## start
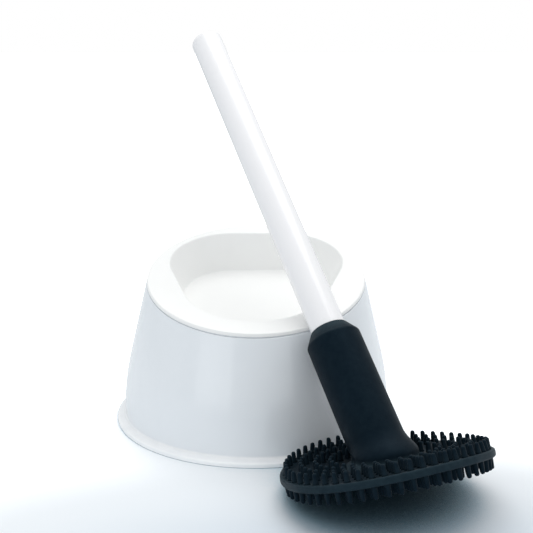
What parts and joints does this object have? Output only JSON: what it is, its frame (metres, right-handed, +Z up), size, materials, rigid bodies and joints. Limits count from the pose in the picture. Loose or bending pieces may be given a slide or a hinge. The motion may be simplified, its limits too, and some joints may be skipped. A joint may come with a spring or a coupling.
{
  "type": "toilet plunger with caddy",
  "caption": "Toilet plunger with a round handle and a flexible studded rubber disc, leaning on its bell-shaped caddy with a shallow sloping well.",
  "frame": {"origin": "centre of the whole set's footprint, at floor level, with the plunger leaning on the caddy", "axes": "+Z up; -Y towards the caddy's low front edge, the side on which the plunger's head stands; +X to the right seen from the front"},
  "size_m": [0.2471, 0.3112, 0.2767],
  "materials": {
    "shell_plastic": "glossy white moulding",
    "insert_plastic": "satin white moulding",
    "handle_plastic": "glossy white tube",
    "stiff_plastic": "plain moulding, hidden",
    "head_rubber": "matte, blue-black"
  },
  "bodies": {
    "caddy": {"caddy_shell": "shell_plastic", "caddy_insert": "insert_plastic"},
    "plunger": {"handle_tube": "handle_plastic", "handle_plug": "stiff_plastic", "head_socket": "stiff_plastic", "rubber_sleeve": "head_rubber", "rubber_neck": "head_rubber"},
    "disc": {"rubber_disc": "head_rubber"}
  },
  "joints": [
    {"name": "plunger_lift", "type": "slide", "parent": "caddy", "child": "plunger", "axis": [0, 0, 1], "range_m": [0, 0.16]},
    {"name": "disc_flex", "type": "hinge", "parent": "plunger", "child": "disc", "pos_m": [0.059, -0.0932, 0.0212], "axis": [-0.8805, -0.4741, 0], "range_deg": [-6, 56], "stiffness_Nm_per_rad": 0.5, "deforming": ["rubber_neck"]}
  ]
}
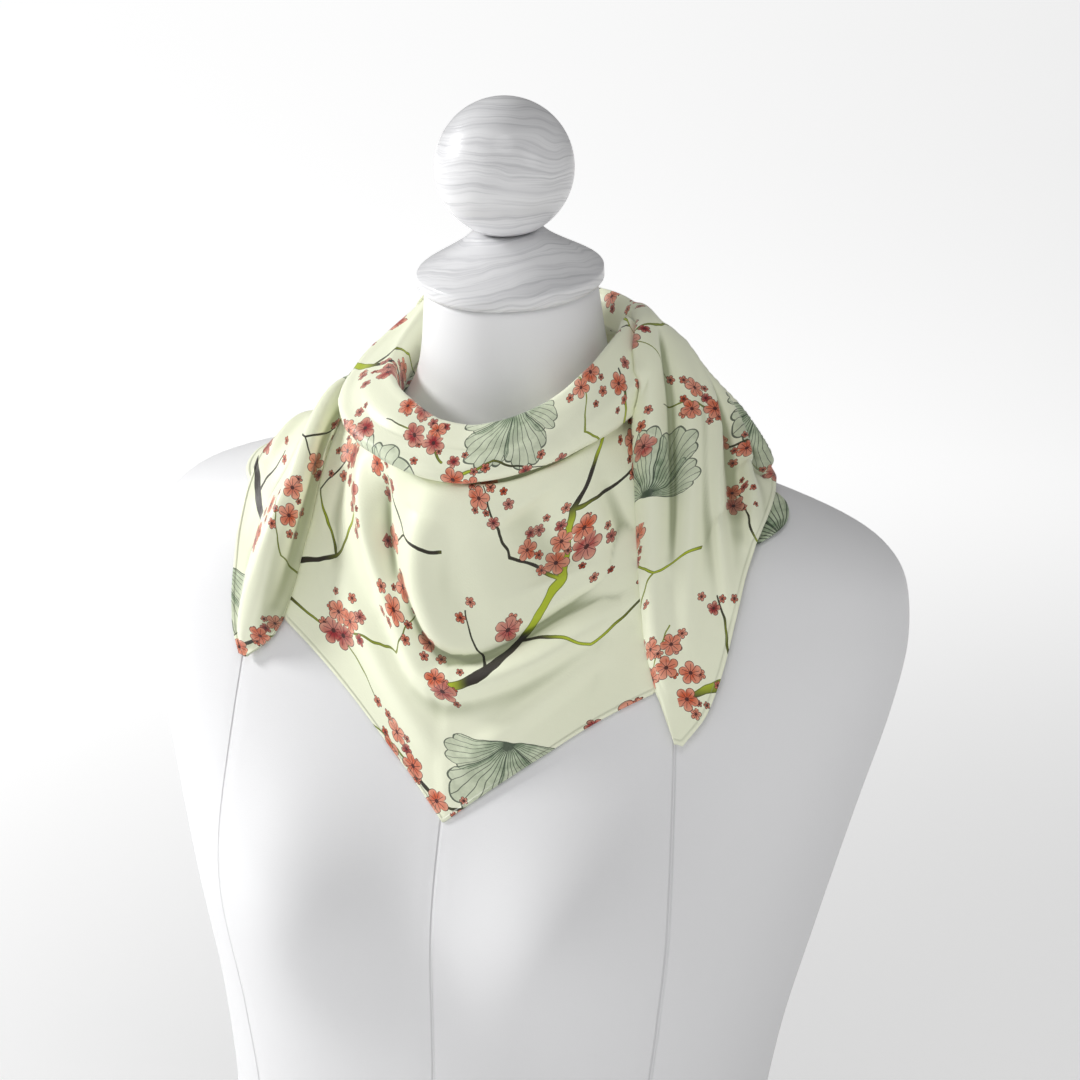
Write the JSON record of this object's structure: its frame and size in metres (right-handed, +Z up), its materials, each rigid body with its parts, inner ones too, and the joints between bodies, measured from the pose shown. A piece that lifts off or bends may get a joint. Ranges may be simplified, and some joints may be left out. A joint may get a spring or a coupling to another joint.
{
  "type": "silk square scarf on a dress form",
  "caption": "Silk square scarf folded corner to corner, worn point to the front round the neck of a limbless dress form with a turned cap and ball.",
  "frame": {"origin": "middle of the flat underside that the dress form stands on", "axes": "+Z up along the form, -Y out of its front, +X to the form's own left"},
  "size_m": [0.4458, 0.2274, 0.7164],
  "materials": {
    "form_skin": "smooth white satin cover",
    "painted_wood": "white paint over turned wood, gloss, with fine grain showing",
    "silk": "pale green printed silk satin, soft sheen"
  },
  "bodies": {
    "root": {"torso": "form_skin", "neck_cap": "painted_wood", "ball_finial": "painted_wood", "scarf_collar": "silk", "scarf_bib": "silk", "scarf_back": "silk", "scarf_right_end": "silk", "scarf_left_end": "silk"}
  },
  "joints": []
}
## end
*EXERCISE DETAILS*.
The full set of records should be duplicated exactly.

*SOLUTION TO THIS PROBLEM*.
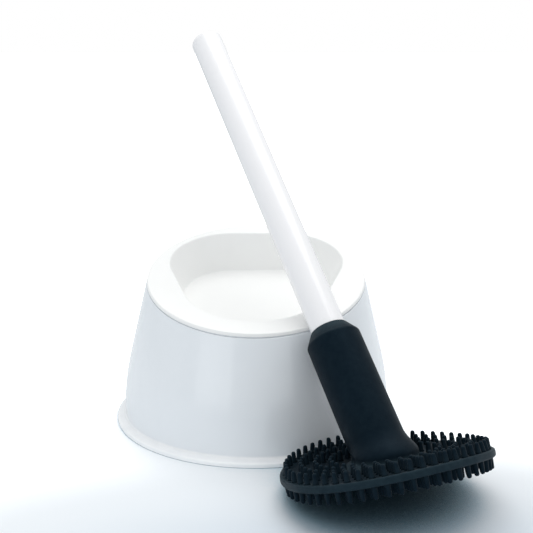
What parts and joints does this object have? Output only JSON: what it is, its frame (metres, right-handed, +Z up), size, materials, rigid bodies and joints. Limits count from the pose in the picture. Loose or bending pieces may be given a slide or a hinge. The motion may be simplified, its limits too, and some joints may be skipped. A joint may come with a spring or a coupling.
{
  "type": "toilet plunger with caddy",
  "caption": "Toilet plunger with a round handle and a flexible studded rubber disc, leaning on its bell-shaped caddy with a shallow sloping well.",
  "frame": {"origin": "centre of the whole set's footprint, at floor level, with the plunger leaning on the caddy", "axes": "+Z up; -Y towards the caddy's low front edge, the side on which the plunger's head stands; +X to the right seen from the front"},
  "size_m": [0.2471, 0.3112, 0.2767],
  "materials": {
    "shell_plastic": "glossy white moulding",
    "insert_plastic": "satin white moulding",
    "handle_plastic": "glossy white tube",
    "stiff_plastic": "plain moulding, hidden",
    "head_rubber": "matte, blue-black"
  },
  "bodies": {
    "caddy": {"caddy_shell": "shell_plastic", "caddy_insert": "insert_plastic"},
    "plunger": {"handle_tube": "handle_plastic", "handle_plug": "stiff_plastic", "head_socket": "stiff_plastic", "rubber_sleeve": "head_rubber", "rubber_neck": "head_rubber"},
    "disc": {"rubber_disc": "head_rubber"}
  },
  "joints": [
    {"name": "plunger_lift", "type": "slide", "parent": "caddy", "child": "plunger", "axis": [0, 0, 1], "range_m": [0, 0.16]},
    {"name": "disc_flex", "type": "hinge", "parent": "plunger", "child": "disc", "pos_m": [0.059, -0.0932, 0.0212], "axis": [-0.8805, -0.4741, 0], "range_deg": [-6, 56], "stiffness_Nm_per_rad": 0.5, "deforming": ["rubber_neck"]}
  ]
}
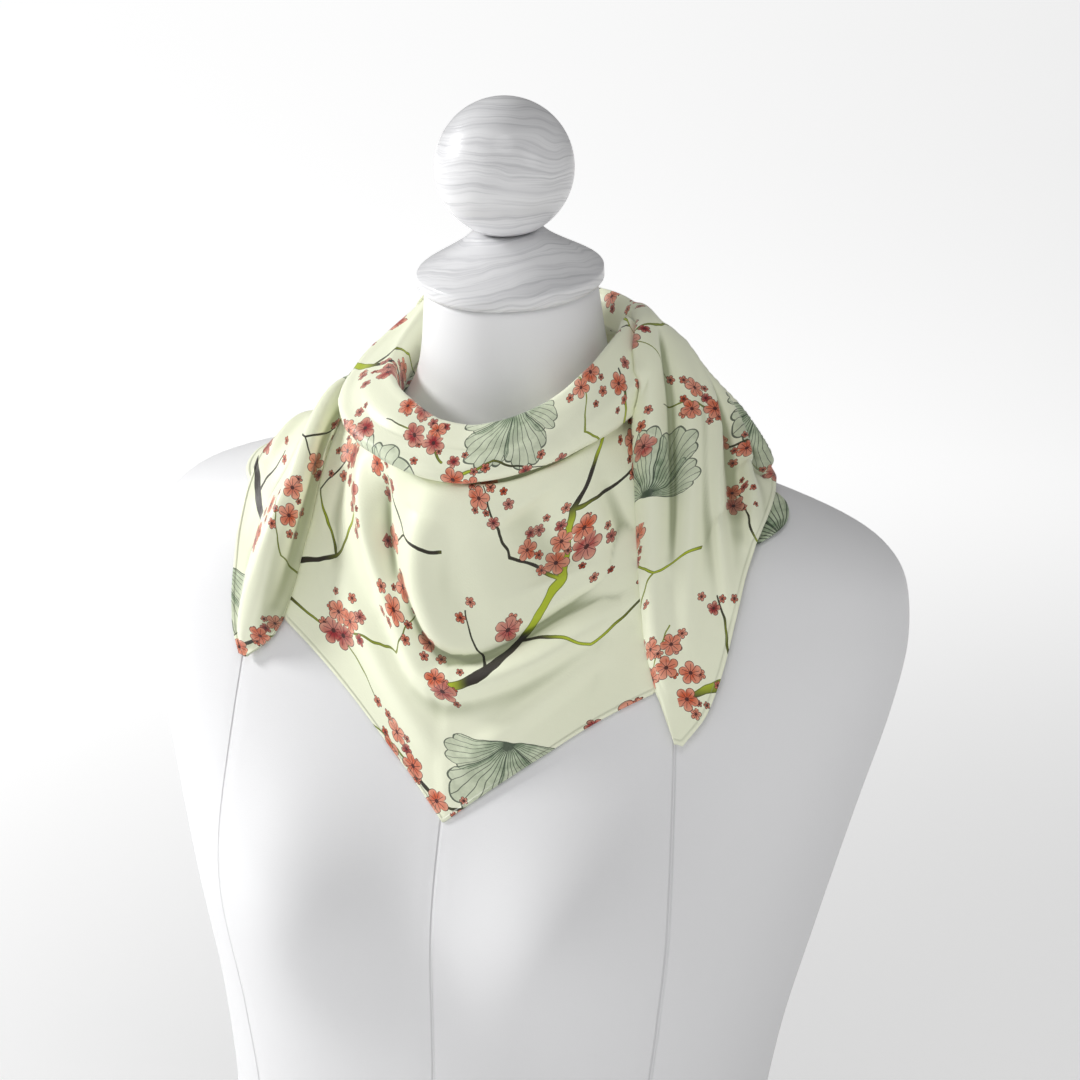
Write the JSON record of this object's structure: its frame and size in metres (right-handed, +Z up), its materials, each rigid body with its parts, inner ones too, and the joints between bodies, measured from the pose shown. A piece that lifts off or bends may get a joint. Ranges may be simplified, and some joints may be left out. A joint may get a spring or a coupling to another joint.
{
  "type": "silk square scarf on a dress form",
  "caption": "Silk square scarf folded corner to corner, worn point to the front round the neck of a limbless dress form with a turned cap and ball.",
  "frame": {"origin": "middle of the flat underside that the dress form stands on", "axes": "+Z up along the form, -Y out of its front, +X to the form's own left"},
  "size_m": [0.4458, 0.2274, 0.7164],
  "materials": {
    "form_skin": "smooth white satin cover",
    "painted_wood": "white paint over turned wood, gloss, with fine grain showing",
    "silk": "pale green printed silk satin, soft sheen"
  },
  "bodies": {
    "root": {"torso": "form_skin", "neck_cap": "painted_wood", "ball_finial": "painted_wood", "scarf_collar": "silk", "scarf_bib": "silk", "scarf_back": "silk", "scarf_right_end": "silk", "scarf_left_end": "silk"}
  },
  "joints": []
}